→ SET TASK
Repeat the following lines exactly and nothing else: the line containing "obj.data.transform(obj.matrix_world)" and each line after it through the end of the listing.

→ DATA PROVIDED
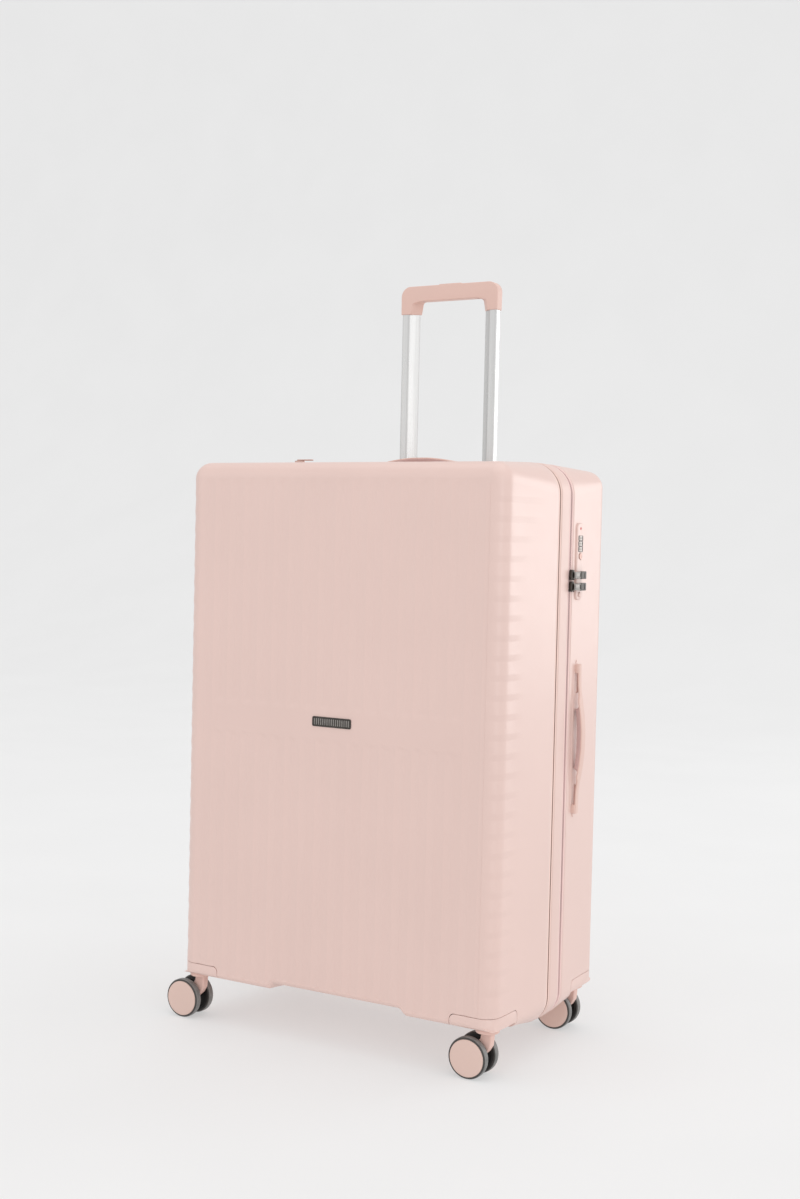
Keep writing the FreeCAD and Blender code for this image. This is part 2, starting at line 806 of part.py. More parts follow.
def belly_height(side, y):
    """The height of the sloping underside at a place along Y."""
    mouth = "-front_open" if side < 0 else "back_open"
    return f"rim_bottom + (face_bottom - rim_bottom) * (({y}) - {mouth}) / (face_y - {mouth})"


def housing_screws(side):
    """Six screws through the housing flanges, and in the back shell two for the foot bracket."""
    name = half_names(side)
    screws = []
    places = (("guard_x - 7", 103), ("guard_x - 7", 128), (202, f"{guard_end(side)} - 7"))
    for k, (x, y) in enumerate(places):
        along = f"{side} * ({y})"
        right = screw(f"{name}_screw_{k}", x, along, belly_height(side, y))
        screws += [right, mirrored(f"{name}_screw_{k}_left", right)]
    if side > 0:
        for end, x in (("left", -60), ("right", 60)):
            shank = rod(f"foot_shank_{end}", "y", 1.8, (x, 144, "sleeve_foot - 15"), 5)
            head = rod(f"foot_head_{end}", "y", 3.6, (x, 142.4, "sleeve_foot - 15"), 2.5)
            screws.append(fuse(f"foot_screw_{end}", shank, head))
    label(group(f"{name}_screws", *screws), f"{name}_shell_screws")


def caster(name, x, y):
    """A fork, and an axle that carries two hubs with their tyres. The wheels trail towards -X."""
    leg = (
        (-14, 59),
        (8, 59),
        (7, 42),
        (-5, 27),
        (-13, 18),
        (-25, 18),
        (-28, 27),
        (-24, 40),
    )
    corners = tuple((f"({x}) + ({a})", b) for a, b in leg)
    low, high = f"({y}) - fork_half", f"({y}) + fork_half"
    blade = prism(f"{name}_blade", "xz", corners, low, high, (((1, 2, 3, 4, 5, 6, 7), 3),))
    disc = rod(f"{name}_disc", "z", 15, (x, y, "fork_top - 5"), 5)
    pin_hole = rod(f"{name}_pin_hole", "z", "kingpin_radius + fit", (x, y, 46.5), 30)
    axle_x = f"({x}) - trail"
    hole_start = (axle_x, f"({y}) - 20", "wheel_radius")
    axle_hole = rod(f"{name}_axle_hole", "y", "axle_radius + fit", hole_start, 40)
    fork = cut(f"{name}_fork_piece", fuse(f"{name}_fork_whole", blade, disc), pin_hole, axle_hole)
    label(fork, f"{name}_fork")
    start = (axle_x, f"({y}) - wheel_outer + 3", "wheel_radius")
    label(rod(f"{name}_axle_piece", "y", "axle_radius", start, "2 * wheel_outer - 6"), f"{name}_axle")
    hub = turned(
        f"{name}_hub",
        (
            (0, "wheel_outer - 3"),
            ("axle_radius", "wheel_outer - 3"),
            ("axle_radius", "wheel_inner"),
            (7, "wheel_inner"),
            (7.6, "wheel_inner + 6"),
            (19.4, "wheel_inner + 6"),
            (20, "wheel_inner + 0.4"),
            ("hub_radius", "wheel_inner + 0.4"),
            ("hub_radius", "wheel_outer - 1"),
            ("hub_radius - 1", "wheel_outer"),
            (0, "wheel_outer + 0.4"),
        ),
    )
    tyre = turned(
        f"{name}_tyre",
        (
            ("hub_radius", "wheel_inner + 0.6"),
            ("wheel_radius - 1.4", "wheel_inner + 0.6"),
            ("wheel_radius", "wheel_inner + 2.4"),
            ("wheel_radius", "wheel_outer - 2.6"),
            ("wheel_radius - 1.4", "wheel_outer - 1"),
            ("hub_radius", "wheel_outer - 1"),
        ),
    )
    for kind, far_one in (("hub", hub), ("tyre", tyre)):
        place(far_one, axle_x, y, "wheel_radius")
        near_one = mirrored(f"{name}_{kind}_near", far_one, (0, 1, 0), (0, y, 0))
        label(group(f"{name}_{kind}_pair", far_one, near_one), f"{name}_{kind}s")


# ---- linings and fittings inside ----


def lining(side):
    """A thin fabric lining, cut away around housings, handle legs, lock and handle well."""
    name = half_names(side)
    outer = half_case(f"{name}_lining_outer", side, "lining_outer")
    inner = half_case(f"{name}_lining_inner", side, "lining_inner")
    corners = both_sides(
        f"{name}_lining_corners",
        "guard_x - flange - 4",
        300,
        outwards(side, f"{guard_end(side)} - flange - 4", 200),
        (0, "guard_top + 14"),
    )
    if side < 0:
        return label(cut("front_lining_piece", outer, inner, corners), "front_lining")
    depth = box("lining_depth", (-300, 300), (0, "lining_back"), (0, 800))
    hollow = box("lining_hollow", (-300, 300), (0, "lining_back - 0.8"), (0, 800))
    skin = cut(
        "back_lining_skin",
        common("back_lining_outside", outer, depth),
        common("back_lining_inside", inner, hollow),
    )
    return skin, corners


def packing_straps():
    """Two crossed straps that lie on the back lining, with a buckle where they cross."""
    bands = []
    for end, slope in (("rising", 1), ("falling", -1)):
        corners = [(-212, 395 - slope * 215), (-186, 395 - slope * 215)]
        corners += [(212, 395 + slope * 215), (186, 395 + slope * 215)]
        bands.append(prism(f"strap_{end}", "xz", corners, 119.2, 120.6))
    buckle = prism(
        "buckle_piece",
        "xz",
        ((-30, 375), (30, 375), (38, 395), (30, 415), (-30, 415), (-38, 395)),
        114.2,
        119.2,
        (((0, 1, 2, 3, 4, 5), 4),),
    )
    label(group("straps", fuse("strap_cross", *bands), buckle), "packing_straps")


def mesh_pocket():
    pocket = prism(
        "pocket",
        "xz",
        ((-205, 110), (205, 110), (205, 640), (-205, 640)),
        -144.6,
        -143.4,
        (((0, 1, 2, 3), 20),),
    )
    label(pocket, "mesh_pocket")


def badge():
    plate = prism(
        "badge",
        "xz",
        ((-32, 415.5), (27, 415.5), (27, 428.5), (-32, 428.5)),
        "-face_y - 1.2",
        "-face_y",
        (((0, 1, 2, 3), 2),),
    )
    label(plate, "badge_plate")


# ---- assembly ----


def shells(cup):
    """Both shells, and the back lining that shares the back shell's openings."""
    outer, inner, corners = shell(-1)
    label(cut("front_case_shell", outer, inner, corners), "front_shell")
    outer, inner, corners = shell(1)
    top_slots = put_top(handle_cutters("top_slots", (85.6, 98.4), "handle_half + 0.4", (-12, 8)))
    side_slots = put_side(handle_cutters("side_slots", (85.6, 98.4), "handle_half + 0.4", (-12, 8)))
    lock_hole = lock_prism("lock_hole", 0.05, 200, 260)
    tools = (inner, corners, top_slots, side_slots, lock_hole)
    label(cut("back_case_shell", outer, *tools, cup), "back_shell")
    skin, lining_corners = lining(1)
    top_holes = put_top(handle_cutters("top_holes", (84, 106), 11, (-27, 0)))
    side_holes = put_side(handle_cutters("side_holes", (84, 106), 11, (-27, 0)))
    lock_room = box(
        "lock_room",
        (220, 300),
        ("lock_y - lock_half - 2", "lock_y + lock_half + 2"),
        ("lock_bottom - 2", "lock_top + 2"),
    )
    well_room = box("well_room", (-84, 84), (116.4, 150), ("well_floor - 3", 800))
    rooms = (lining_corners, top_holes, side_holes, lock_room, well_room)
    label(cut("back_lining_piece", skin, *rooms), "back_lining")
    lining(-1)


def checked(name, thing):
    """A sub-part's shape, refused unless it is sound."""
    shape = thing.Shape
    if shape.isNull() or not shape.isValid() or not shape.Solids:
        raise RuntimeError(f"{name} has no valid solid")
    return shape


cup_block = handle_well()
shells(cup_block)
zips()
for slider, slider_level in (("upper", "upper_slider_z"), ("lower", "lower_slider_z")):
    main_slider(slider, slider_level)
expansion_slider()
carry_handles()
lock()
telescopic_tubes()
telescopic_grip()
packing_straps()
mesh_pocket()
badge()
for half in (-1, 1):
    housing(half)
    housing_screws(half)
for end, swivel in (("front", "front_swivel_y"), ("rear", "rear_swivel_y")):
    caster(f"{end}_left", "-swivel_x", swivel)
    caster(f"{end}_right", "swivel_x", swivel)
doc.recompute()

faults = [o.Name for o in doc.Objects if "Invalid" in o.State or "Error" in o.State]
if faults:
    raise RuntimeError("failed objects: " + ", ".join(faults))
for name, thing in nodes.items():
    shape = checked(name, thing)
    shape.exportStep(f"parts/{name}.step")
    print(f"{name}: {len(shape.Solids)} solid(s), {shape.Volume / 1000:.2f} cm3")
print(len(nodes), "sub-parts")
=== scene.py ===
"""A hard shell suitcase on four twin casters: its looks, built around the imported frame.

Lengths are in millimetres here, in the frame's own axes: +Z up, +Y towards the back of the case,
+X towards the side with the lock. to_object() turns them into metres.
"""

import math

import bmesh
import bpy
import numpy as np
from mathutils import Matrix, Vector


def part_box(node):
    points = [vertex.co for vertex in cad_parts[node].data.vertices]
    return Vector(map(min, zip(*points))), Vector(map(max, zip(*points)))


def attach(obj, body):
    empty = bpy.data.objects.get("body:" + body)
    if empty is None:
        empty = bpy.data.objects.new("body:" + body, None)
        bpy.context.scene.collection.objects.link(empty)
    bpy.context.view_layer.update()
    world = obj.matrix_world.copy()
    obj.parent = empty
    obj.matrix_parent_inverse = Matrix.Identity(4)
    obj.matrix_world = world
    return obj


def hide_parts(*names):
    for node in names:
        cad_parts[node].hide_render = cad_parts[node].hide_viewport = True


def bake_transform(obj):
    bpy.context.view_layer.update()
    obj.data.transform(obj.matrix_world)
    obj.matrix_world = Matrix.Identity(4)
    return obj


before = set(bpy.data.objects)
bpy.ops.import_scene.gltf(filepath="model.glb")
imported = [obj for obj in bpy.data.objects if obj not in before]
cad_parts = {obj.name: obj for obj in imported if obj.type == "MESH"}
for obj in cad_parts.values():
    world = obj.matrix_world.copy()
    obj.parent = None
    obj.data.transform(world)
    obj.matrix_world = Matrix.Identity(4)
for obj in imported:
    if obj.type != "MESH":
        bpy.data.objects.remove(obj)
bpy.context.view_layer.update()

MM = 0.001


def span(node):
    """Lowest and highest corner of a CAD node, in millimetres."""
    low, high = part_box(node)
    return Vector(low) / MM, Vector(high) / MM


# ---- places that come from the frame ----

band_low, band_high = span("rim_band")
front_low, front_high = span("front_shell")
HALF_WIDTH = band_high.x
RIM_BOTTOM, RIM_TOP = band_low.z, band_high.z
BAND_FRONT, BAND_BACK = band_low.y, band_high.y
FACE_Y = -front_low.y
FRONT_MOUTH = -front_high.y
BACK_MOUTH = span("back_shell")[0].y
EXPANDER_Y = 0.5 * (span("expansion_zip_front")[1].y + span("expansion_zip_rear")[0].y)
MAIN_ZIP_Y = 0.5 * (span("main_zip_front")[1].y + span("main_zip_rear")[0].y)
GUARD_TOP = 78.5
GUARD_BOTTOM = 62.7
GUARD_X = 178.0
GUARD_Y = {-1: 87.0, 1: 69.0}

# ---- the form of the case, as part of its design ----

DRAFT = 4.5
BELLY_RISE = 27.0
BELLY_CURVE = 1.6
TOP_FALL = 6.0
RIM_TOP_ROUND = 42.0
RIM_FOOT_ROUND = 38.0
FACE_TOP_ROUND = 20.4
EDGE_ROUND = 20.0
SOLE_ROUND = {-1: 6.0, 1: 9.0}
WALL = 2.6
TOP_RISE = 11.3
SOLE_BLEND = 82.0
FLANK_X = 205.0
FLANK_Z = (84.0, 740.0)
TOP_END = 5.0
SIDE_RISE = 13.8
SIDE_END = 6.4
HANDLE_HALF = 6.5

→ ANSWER
    obj.data.transform(obj.matrix_world)
    obj.matrix_world = Matrix.Identity(4)
    return obj


before = set(bpy.data.objects)
bpy.ops.import_scene.gltf(filepath="model.glb")
imported = [obj for obj in bpy.data.objects if obj not in before]
cad_parts = {obj.name: obj for obj in imported if obj.type == "MESH"}
for obj in cad_parts.values():
    world = obj.matrix_world.copy()
    obj.parent = None
    obj.data.transform(world)
    obj.matrix_world = Matrix.Identity(4)
for obj in imported:
    if obj.type != "MESH":
        bpy.data.objects.remove(obj)
bpy.context.view_layer.update()

MM = 0.001


def span(node):
    """Lowest and highest corner of a CAD node, in millimetres."""
    low, high = part_box(node)
    return Vector(low) / MM, Vector(high) / MM


# ---- places that come from the frame ----

band_low, band_high = span("rim_band")
front_low, front_high = span("front_shell")
HALF_WIDTH = band_high.x
RIM_BOTTOM, RIM_TOP = band_low.z, band_high.z
BAND_FRONT, BAND_BACK = band_low.y, band_high.y
FACE_Y = -front_low.y
FRONT_MOUTH = -front_high.y
BACK_MOUTH = span("back_shell")[0].y
EXPANDER_Y = 0.5 * (span("expansion_zip_front")[1].y + span("expansion_zip_rear")[0].y)
MAIN_ZIP_Y = 0.5 * (span("main_zip_front")[1].y + span("main_zip_rear")[0].y)
GUARD_TOP = 78.5
GUARD_BOTTOM = 62.7
GUARD_X = 178.0
GUARD_Y = {-1: 87.0, 1: 69.0}

# ---- the form of the case, as part of its design ----

DRAFT = 4.5
BELLY_RISE = 27.0
BELLY_CURVE = 1.6
TOP_FALL = 6.0
RIM_TOP_ROUND = 42.0
RIM_FOOT_ROUND = 38.0
FACE_TOP_ROUND = 20.4
EDGE_ROUND = 20.0
SOLE_ROUND = {-1: 6.0, 1: 9.0}
WALL = 2.6
TOP_RISE = 11.3
SOLE_BLEND = 82.0
FLANK_X = 205.0
FLANK_Z = (84.0, 740.0)
TOP_END = 5.0
SIDE_RISE = 13.8
SIDE_END = 6.4
HANDLE_HALF = 6.5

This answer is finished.